**MATERIAL PROVIDED:**
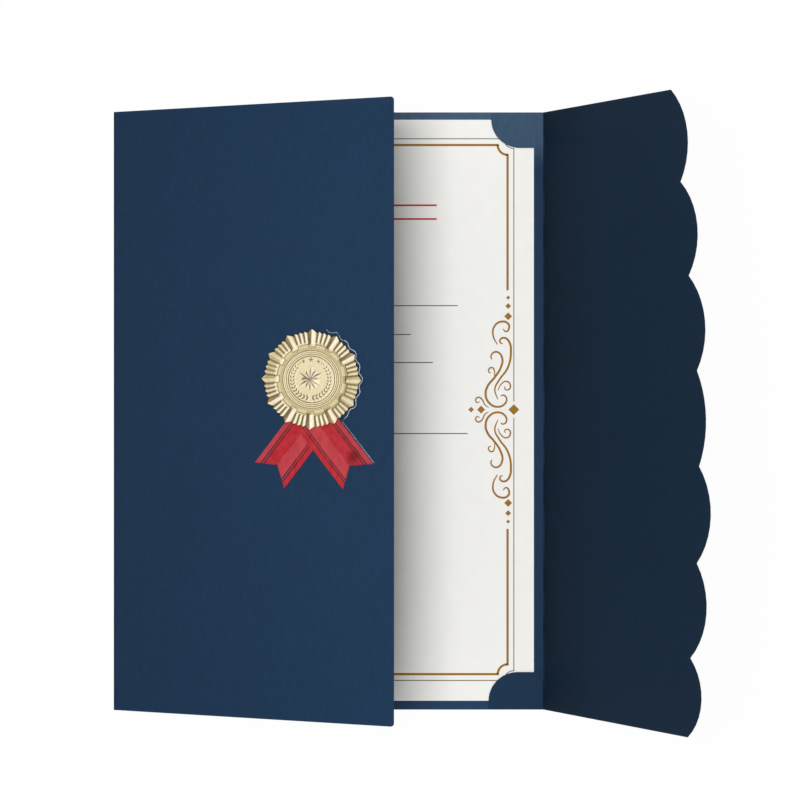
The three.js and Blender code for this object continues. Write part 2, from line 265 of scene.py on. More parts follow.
class Finish:
    """A material under construction: its node tree, its shader and a few shorthands."""

    def __init__(self, name, roughness, specular):
        self.material = bpy.data.materials.new(name)
        self.material.use_nodes = True
        self.tree = self.material.node_tree
        self.shader = self.tree.nodes["Principled BSDF"]
        self.shader.inputs["Roughness"].default_value = roughness
        self.shader.inputs["Specular IOR Level"].default_value = specular

    def node(self, kind, **values):
        """A new node, with its named inputs and properties set."""
        made = self.tree.nodes.new(kind)
        for key, value in values.items():
            socket = key.replace("_", " ").title()
            if socket in made.inputs:
                made.inputs[socket].default_value = value
            else:
                setattr(made, key, value)
        return made

    def link(self, output, target):
        self.tree.links.new(output, target)

    def place(self, output="Object", stretch=(1, 1, 1), turn=(0, 0, 0)):
        """Coordinates to read a pattern by, stretched and turned."""
        source = self.node("ShaderNodeTexCoord")
        mapping = self.node("ShaderNodeMapping")
        mapping.inputs["Scale"].default_value = stretch
        mapping.inputs["Rotation"].default_value = turn
        self.link(source.outputs[output], mapping.inputs["Vector"])
        return mapping.outputs["Vector"]

    def noise(self, scale, detail, output="Object", stretch=(1, 1, 1), turn=(0, 0, 0)):
        """The value of a noise with this many cells to the metre."""
        noise = self.node("ShaderNodeTexNoise", scale=scale, detail=detail)
        self.link(self.place(output, stretch, turn), noise.inputs["Vector"])
        return noise.outputs["Fac"]

    def ramp(self, value, stops):
        """Colours along a value: pairs of position and colour."""
        ramp = self.node("ShaderNodeValToRGB")
        elements = ramp.color_ramp.elements
        while len(elements) < len(stops):
            elements.new(0.5)
        for element, (position, shade) in zip(elements, stops):
            element.position = position
            element.color = (*shade, 1)
        self.link(value, ramp.inputs["Fac"])
        return ramp.outputs["Color"]

    def mix(self, share, first, second):
        """A mix of two colours, each a value or a socket."""
        mix = self.node("ShaderNodeMix", data_type="RGBA")
        for value, target in ((share, mix.inputs[0]), (first, mix.inputs[6]), (second, mix.inputs[7])):
            if isinstance(value, bpy.types.NodeSocket):
                self.link(value, target)
            else:
                target.default_value = value if isinstance(value, float) else (*value, 1)
        return mix.outputs[2]

    def times(self, first, second):
        """Two colours multiplied."""
        product = self.mix(1.0, first, second)
        product.node.blend_type = "MULTIPLY"
        return product

    def grow(self, value, span):
        """A share that grows smoothly from 0 to 1 while a value crosses a span."""
        share = self.node("ShaderNodeMapRange", interpolation_type="SMOOTHSTEP")
        self.link(value, share.inputs["Value"])
        share.inputs["From Min"].default_value, share.inputs["From Max"].default_value = span
        return share.outputs["Result"]

    def reach(self, axis, span):
        """A share that grows from 0 to 1 between two places along the object's own axis."""
        parts = self.node("ShaderNodeSeparateXYZ")
        self.link(self.place(), parts.inputs["Vector"])
        return self.grow(parts.outputs[axis], span)

    def sum(self, first, second, share):
        """first plus share times second."""
        node = self.node("ShaderNodeMath", operation="MULTIPLY_ADD")
        self.link(second, node.inputs[0])
        node.inputs[1].default_value = share
        self.link(first, node.inputs[2])
        return node.outputs[0]

    def bump(self, height, depth, strength):
        """Relief of the surface from a height, depth metres deep."""
        bump = self.node("ShaderNodeBump", distance=depth, strength=strength)
        self.link(height, bump.inputs["Height"])
        self.link(bump.outputs["Normal"], self.shader.inputs["Normal"])

    def paint(self, output):
        self.link(output, self.shader.inputs["Base Color"])


# Painted light and shade on the card: where its colour fades along X or Y, and how light a flap is before
# and after its fade.
# The panel gets painted shade beside the scalloped flap's crease and a painted sheen at its head; the plain
# flap gets painted light towards its free edge, and the scalloped flap painted shade near its crease.
PANEL_SIDE_FADE = (104.2 * MM, 105.4 * MM)
PANEL_HEAD_FADE = (124 * MM, 138 * MM)
OUTER_FADE, OUTER_SHADES = (-110 * MM, 35 * MM), (0.94, 1.16)
INNER_FADE, INNER_SHADES = (109 * MM, 140 * MM), (0.72, 1.04)
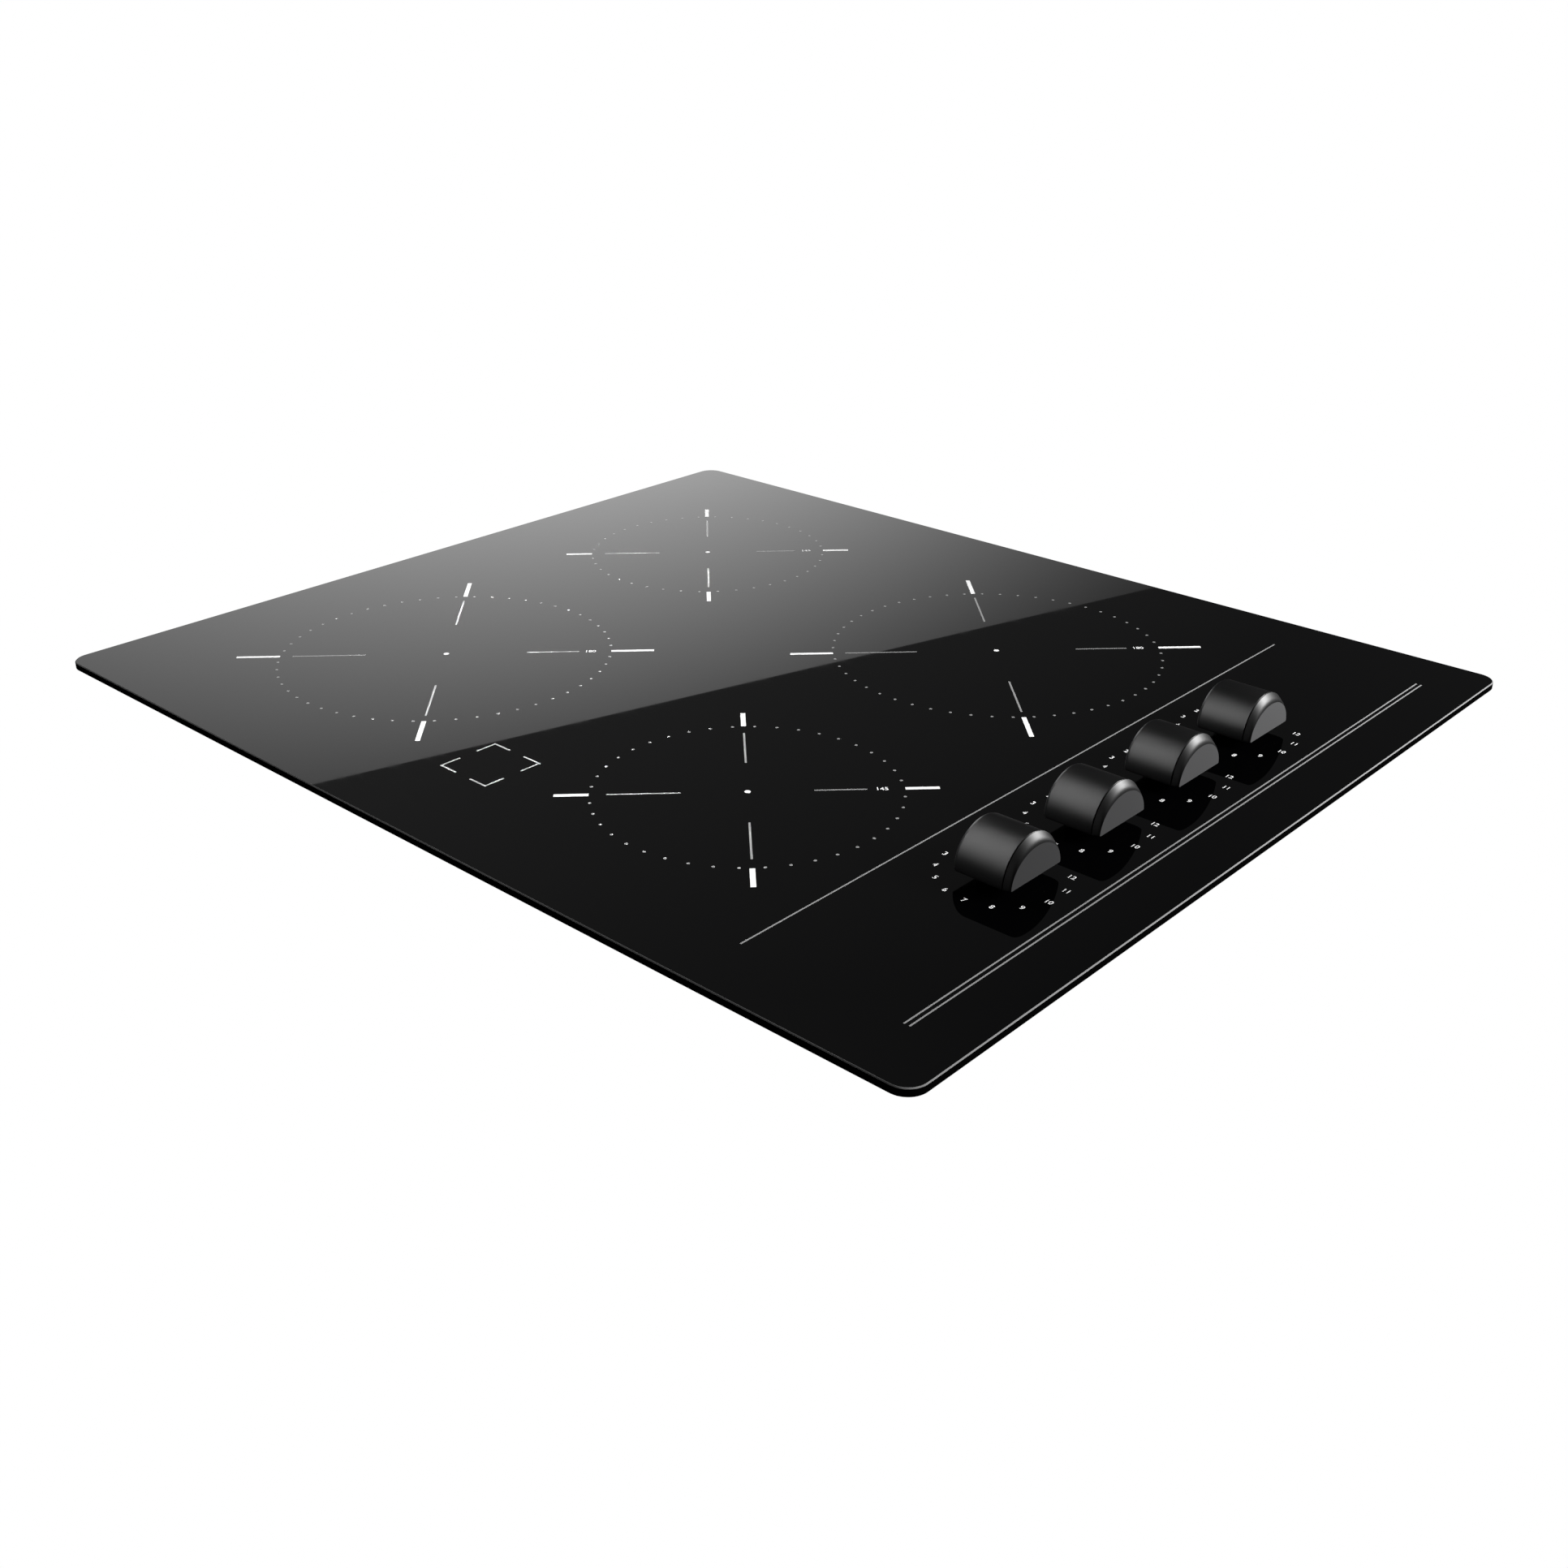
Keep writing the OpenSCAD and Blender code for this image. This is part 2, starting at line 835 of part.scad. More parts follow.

**EXERCISE OBJECTIVE:** Set down each line of the material verbatim, from the first line through the line that contains "under construction: its".

**EXPECTED ANSWER:**
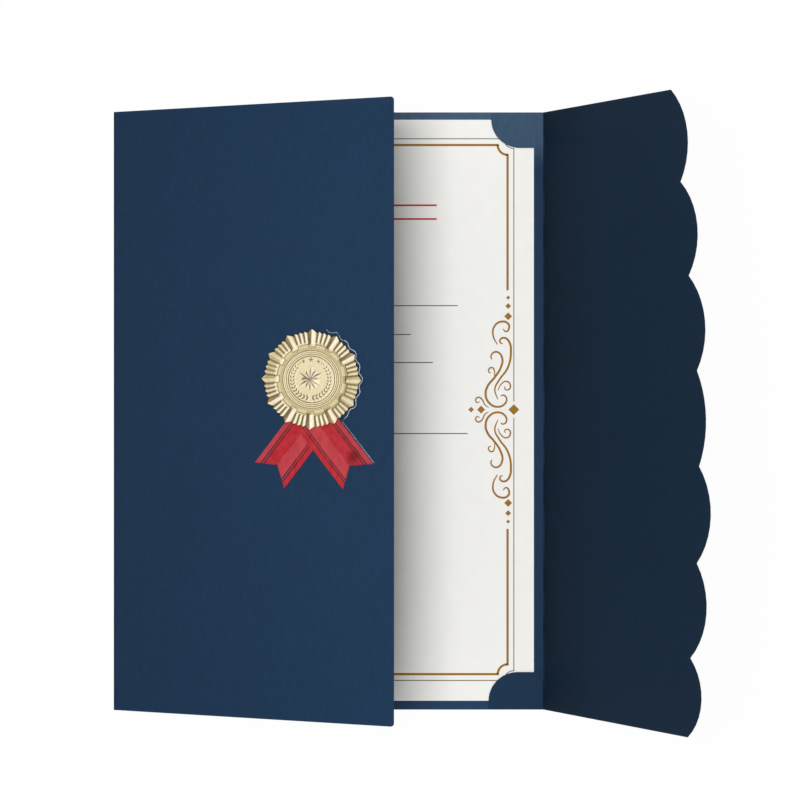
The three.js and Blender code for this object continues. Write part 2, from line 265 of scene.py on. More parts follow.
class Finish:
    """A material under construction: its node tree, its shader and a few shorthands."""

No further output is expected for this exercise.